# WORK TO COMPLETE
Output the material beneath exactly, leaving nothing out.

[Records that describe objects]
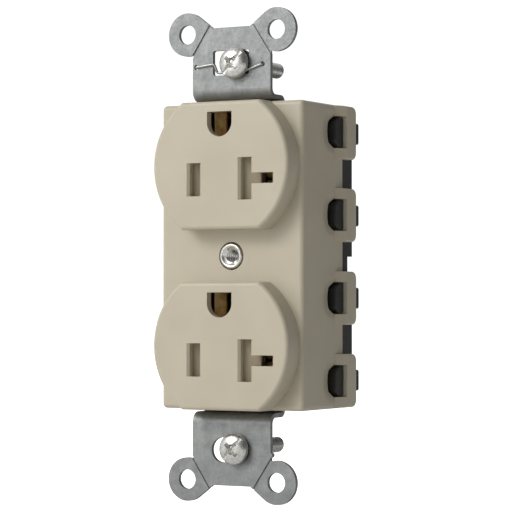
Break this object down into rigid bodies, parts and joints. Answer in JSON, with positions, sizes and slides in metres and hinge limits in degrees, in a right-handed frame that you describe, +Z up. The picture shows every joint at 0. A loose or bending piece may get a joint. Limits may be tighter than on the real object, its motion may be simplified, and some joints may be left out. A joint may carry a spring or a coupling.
{
  "type": "duplex wall outlet",
  "caption": "Tamper-resistant duplex wall outlet with T-slot faces, snap-latched two-part body, metal mounting strap with break-off ears and a rear plug-in wiring port.",
  "frame": {"origin": "on the axis of the centre cover-plate screw hole, in the flat front plane of the body, which is also the front plane of the strap's end plates", "axes": "+X to the right seen from the front, +Y back into the wall, +Z up; ground holes above the blade slots"},
  "size_m": [0.0386, 0.0292, 0.1068],
  "materials": {
    "ivory_nylon": "moulded, semi-gloss",
    "black_nylon": "moulded, fine grain",
    "zinc_steel": "zinc plated, satin",
    "nickel_brass": "nickel plated, bright",
    "brass": "stamped strip",
    "shutter_nylon": "moulded",
    "spring_steel": "drawn wire",
    "screw_steel": "nickel plated, bright",
    "fibre": "pressed fibre"
  },
  "bodies": {
    "outlet": {"front_cover": "ivory_nylon", "back_body": "black_nylon", "mounting_strap": "zinc_steel", "cover_screw_bush": "nickel_brass", "hot_bus": "brass", "neutral_bus": "brass", "upper_ground_contact": "brass", "lower_ground_contact": "brass", "ground_terminal": "brass", "ground_rivets": "nickel_brass", "upper_shutter_tray": "shutter_nylon", "lower_shutter_tray": "shutter_nylon", "upper_shutter_spring": "spring_steel", "lower_shutter_spring": "spring_steel", "grounding_wire": "spring_steel"},
    "upper_shutter": {"upper_tamper_shutter": "shutter_nylon"},
    "lower_shutter": {"lower_tamper_shutter": "shutter_nylon"},
    "top_retainer": {"screw_retainer_top": "fibre"},
    "bottom_retainer": {"screw_retainer_bottom": "fibre"},
    "top_screw": {"mounting_screw_top": "screw_steel"},
    "bottom_screw": {"mounting_screw_bottom": "screw_steel"}
  },
  "joints": [
    {"name": "upper_shutter_slide", "type": "slide", "parent": "outlet", "child": "upper_shutter", "axis": [-1, 0, 0], "range_m": [0, 0.0042], "stiffness_N_per_m": 80, "springref_m": -0.002, "deforming": ["upper_shutter_spring"]},
    {"name": "lower_shutter_slide", "type": "slide", "parent": "outlet", "child": "lower_shutter", "axis": [-1, 0, 0], "range_m": [0, 0.0042], "stiffness_N_per_m": 80, "springref_m": -0.002, "deforming": ["lower_shutter_spring"]},
    {"name": "top_screw_shift", "type": "slide", "parent": "outlet", "child": "top_retainer", "axis": [1, 0, 0], "range_m": [-0.0028, 0.0008]},
    {"name": "top_screw_turn", "type": "hinge", "parent": "top_retainer", "child": "top_screw", "pos_m": [0.0013, 0, 0.04167], "axis": [0, 1, 0], "continuous": true},
    {"name": "bottom_screw_shift", "type": "slide", "parent": "outlet", "child": "bottom_retainer", "axis": [1, 0, 0], "range_m": [-0.004, 0.0012]},
    {"name": "bottom_screw_turn", "type": "hinge", "parent": "bottom_retainer", "child": "bottom_screw", "pos_m": [0.0013, 0, -0.04167], "axis": [0, 1, 0], "continuous": true}
  ]
}
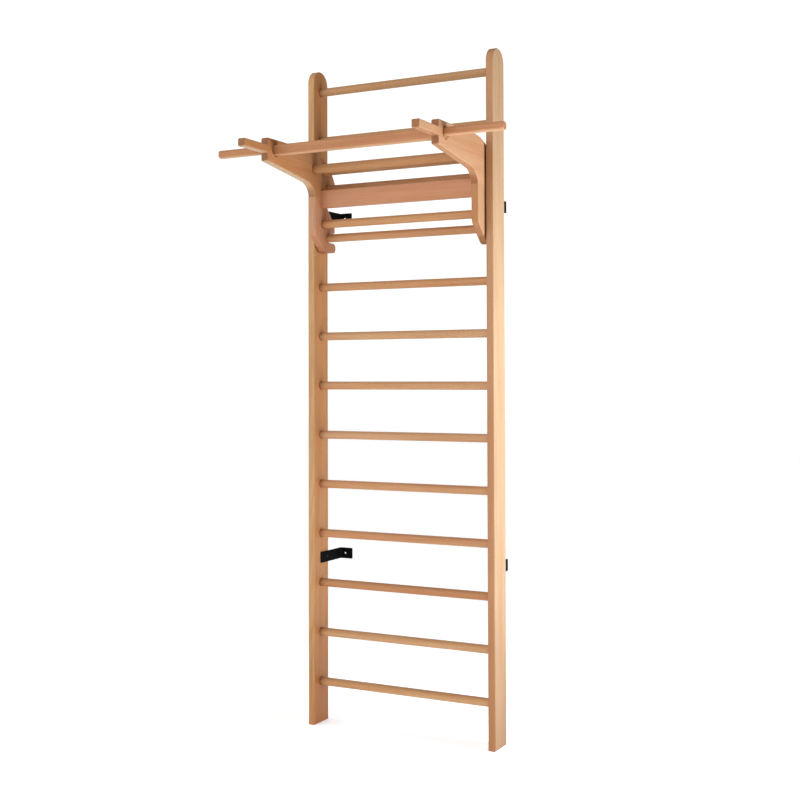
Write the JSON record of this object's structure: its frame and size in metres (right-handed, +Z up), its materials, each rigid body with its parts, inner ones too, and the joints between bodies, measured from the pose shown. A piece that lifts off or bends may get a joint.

# WRITTEN RESPONSE
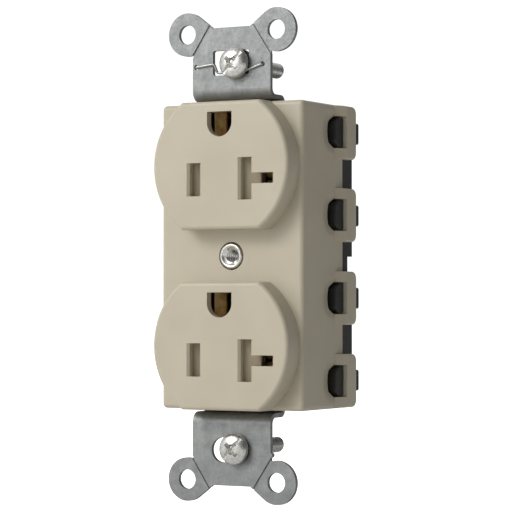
Break this object down into rigid bodies, parts and joints. Answer in JSON, with positions, sizes and slides in metres and hinge limits in degrees, in a right-handed frame that you describe, +Z up. The picture shows every joint at 0. A loose or bending piece may get a joint. Limits may be tighter than on the real object, its motion may be simplified, and some joints may be left out. A joint may carry a spring or a coupling.
{
  "type": "duplex wall outlet",
  "caption": "Tamper-resistant duplex wall outlet with T-slot faces, snap-latched two-part body, metal mounting strap with break-off ears and a rear plug-in wiring port.",
  "frame": {"origin": "on the axis of the centre cover-plate screw hole, in the flat front plane of the body, which is also the front plane of the strap's end plates", "axes": "+X to the right seen from the front, +Y back into the wall, +Z up; ground holes above the blade slots"},
  "size_m": [0.0386, 0.0292, 0.1068],
  "materials": {
    "ivory_nylon": "moulded, semi-gloss",
    "black_nylon": "moulded, fine grain",
    "zinc_steel": "zinc plated, satin",
    "nickel_brass": "nickel plated, bright",
    "brass": "stamped strip",
    "shutter_nylon": "moulded",
    "spring_steel": "drawn wire",
    "screw_steel": "nickel plated, bright",
    "fibre": "pressed fibre"
  },
  "bodies": {
    "outlet": {"front_cover": "ivory_nylon", "back_body": "black_nylon", "mounting_strap": "zinc_steel", "cover_screw_bush": "nickel_brass", "hot_bus": "brass", "neutral_bus": "brass", "upper_ground_contact": "brass", "lower_ground_contact": "brass", "ground_terminal": "brass", "ground_rivets": "nickel_brass", "upper_shutter_tray": "shutter_nylon", "lower_shutter_tray": "shutter_nylon", "upper_shutter_spring": "spring_steel", "lower_shutter_spring": "spring_steel", "grounding_wire": "spring_steel"},
    "upper_shutter": {"upper_tamper_shutter": "shutter_nylon"},
    "lower_shutter": {"lower_tamper_shutter": "shutter_nylon"},
    "top_retainer": {"screw_retainer_top": "fibre"},
    "bottom_retainer": {"screw_retainer_bottom": "fibre"},
    "top_screw": {"mounting_screw_top": "screw_steel"},
    "bottom_screw": {"mounting_screw_bottom": "screw_steel"}
  },
  "joints": [
    {"name": "upper_shutter_slide", "type": "slide", "parent": "outlet", "child": "upper_shutter", "axis": [-1, 0, 0], "range_m": [0, 0.0042], "stiffness_N_per_m": 80, "springref_m": -0.002, "deforming": ["upper_shutter_spring"]},
    {"name": "lower_shutter_slide", "type": "slide", "parent": "outlet", "child": "lower_shutter", "axis": [-1, 0, 0], "range_m": [0, 0.0042], "stiffness_N_per_m": 80, "springref_m": -0.002, "deforming": ["lower_shutter_spring"]},
    {"name": "top_screw_shift", "type": "slide", "parent": "outlet", "child": "top_retainer", "axis": [1, 0, 0], "range_m": [-0.0028, 0.0008]},
    {"name": "top_screw_turn", "type": "hinge", "parent": "top_retainer", "child": "top_screw", "pos_m": [0.0013, 0, 0.04167], "axis": [0, 1, 0], "continuous": true},
    {"name": "bottom_screw_shift", "type": "slide", "parent": "outlet", "child": "bottom_retainer", "axis": [1, 0, 0], "range_m": [-0.004, 0.0012]},
    {"name": "bottom_screw_turn", "type": "hinge", "parent": "bottom_retainer", "child": "bottom_screw", "pos_m": [0.0013, 0, -0.04167], "axis": [0, 1, 0], "continuous": true}
  ]
}
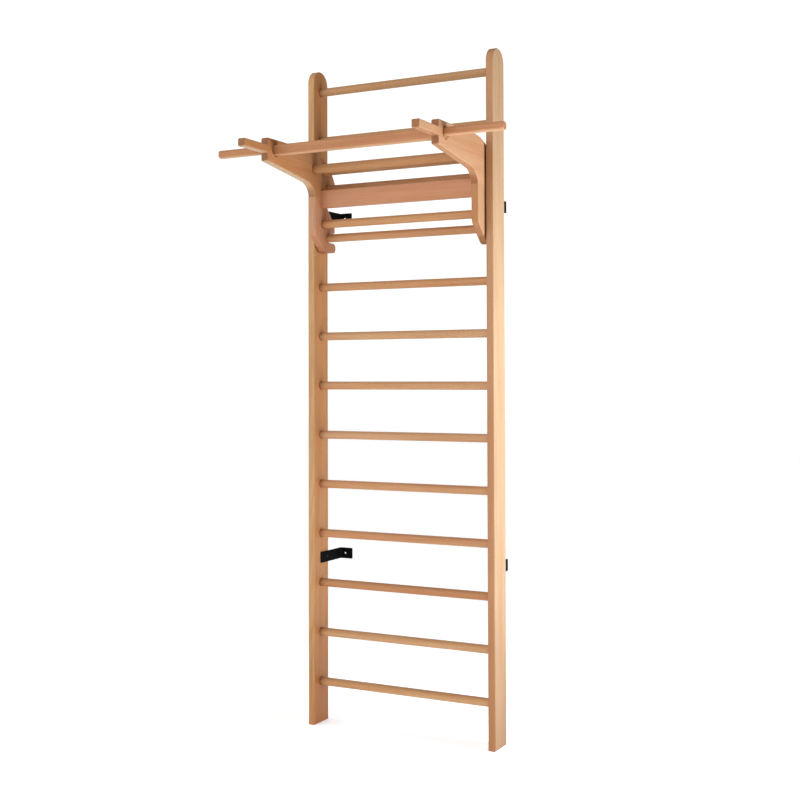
Write the JSON record of this object's structure: its frame and size in metres (right-handed, +Z up), its materials, each rigid body with its parts, inner ones too, and the joints between bodies, measured from the pose shown. A piece that lifts off or bends may get a joint.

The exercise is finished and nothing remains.